TEHERAN dpa Angesichts der äußerst gespannten Lage im Iran hat Oppositionsführer Mir Hussein Mussawi eine für diesen Montag geplante große Protestkundgebung abgesagt. Das Innenministerium hatte die Veranstaltung zuvor verboten. Mussawi verurteilte diese Entscheidung, rief seine Anhänger jedoch auf, ohne Erlaubnis der Behörden keine Protestkundgebung abzuhalten. Oppositionelle äußerten wegen der massiven Vorgehensweise der Sicherheitskräfte die Sorge, dass die Situation eskalieren könnte.

Der Reformpolitiker hatte nach offiziellen Angaben die Präsidentenwahl am Freitag gegen Amtsinhaber Mahmud Ahmadinedschad klar verloren, zweifelt die Ergebnisse allerdings an. Vielfach ist von "Wahlbetrug" die Rede. Der oberste Führer des Landes, Ajatollah Ali Chamenei, beauftragte den Wächterrat am Montag, die Vorwürfe sorgsam zu überprüfen.

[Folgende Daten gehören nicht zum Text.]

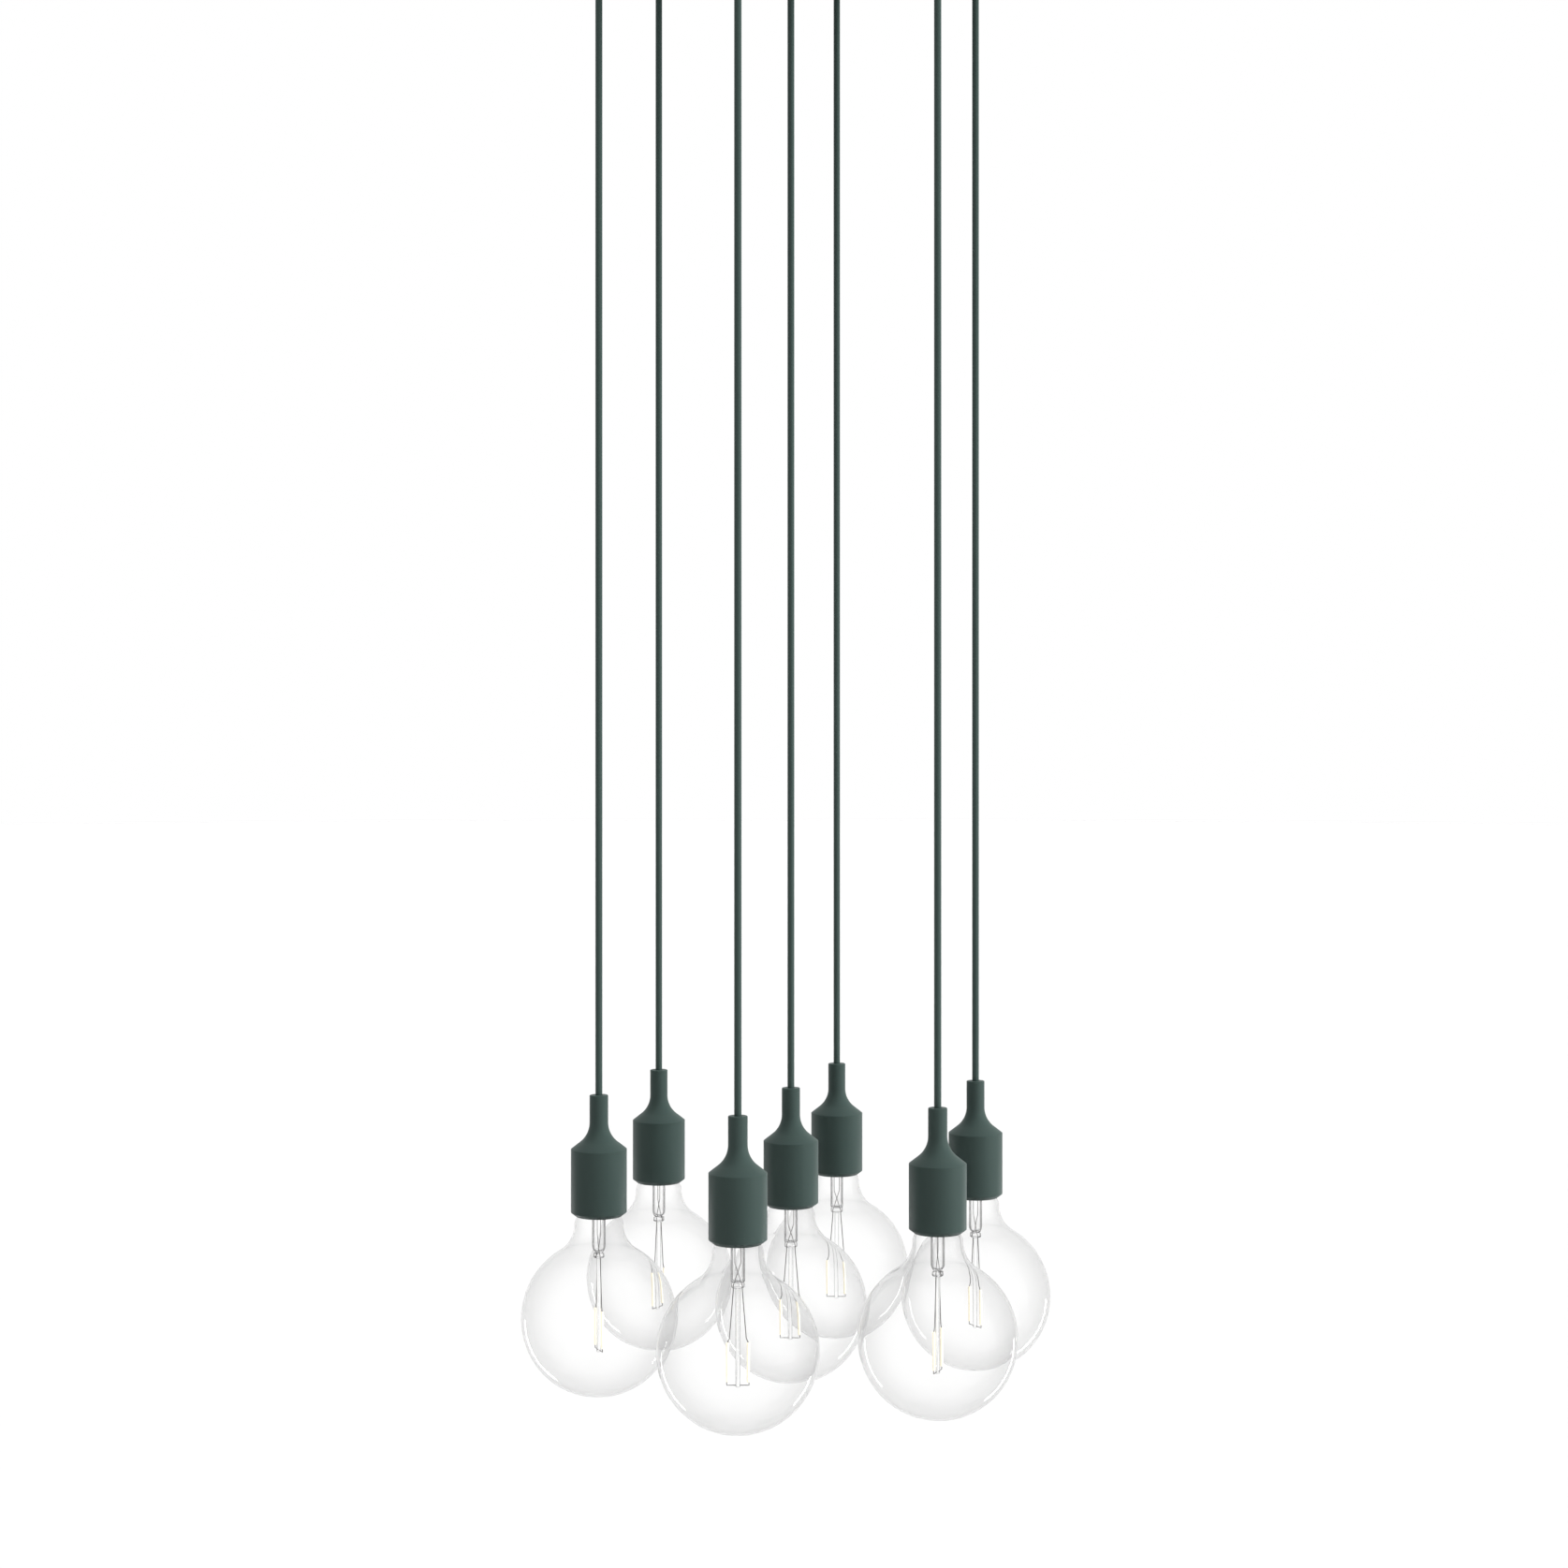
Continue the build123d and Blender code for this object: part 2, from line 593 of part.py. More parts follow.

Augenzeugen beschrieben die Lage in Teheran als "äußerst gespannt". Trotz Verbots versammelten sich nach Angaben des US-Senders CNN zahlreiche Mussawi-Anhänger an der Teheraner Universität. "Sie skandieren Slogans wie "Tod dem Diktator"", schilderte ein Augenzeuge die Lage. "Wir sind hier, und wir bleiben hier", riefen die Demonstranten. Ahmadinedschad verschob kurzfristig eine für Montag nach Russland geplante Reise.

Die Mussawi-Kundgebung sollte auf dem "Platz der Freiheit" in der Teheraner Innenstadt stattfinden. Dabei wollte sich Mussawi auch erstmals seit der Wahl mit einer Rede ans Volk wenden. Mussawi sieht sich selbst als rechtmäßiger Sieger und verlangt, die Wahl wegen Unregelmäßigkeiten für null und nichtig zu erklären. Nach offiziellen iranischen Angaben hat Ahmadinedschad die Wahl mit fast 63 Prozent klar gewonnen, Mussawi erhielt danach lediglich knapp 34 Prozent.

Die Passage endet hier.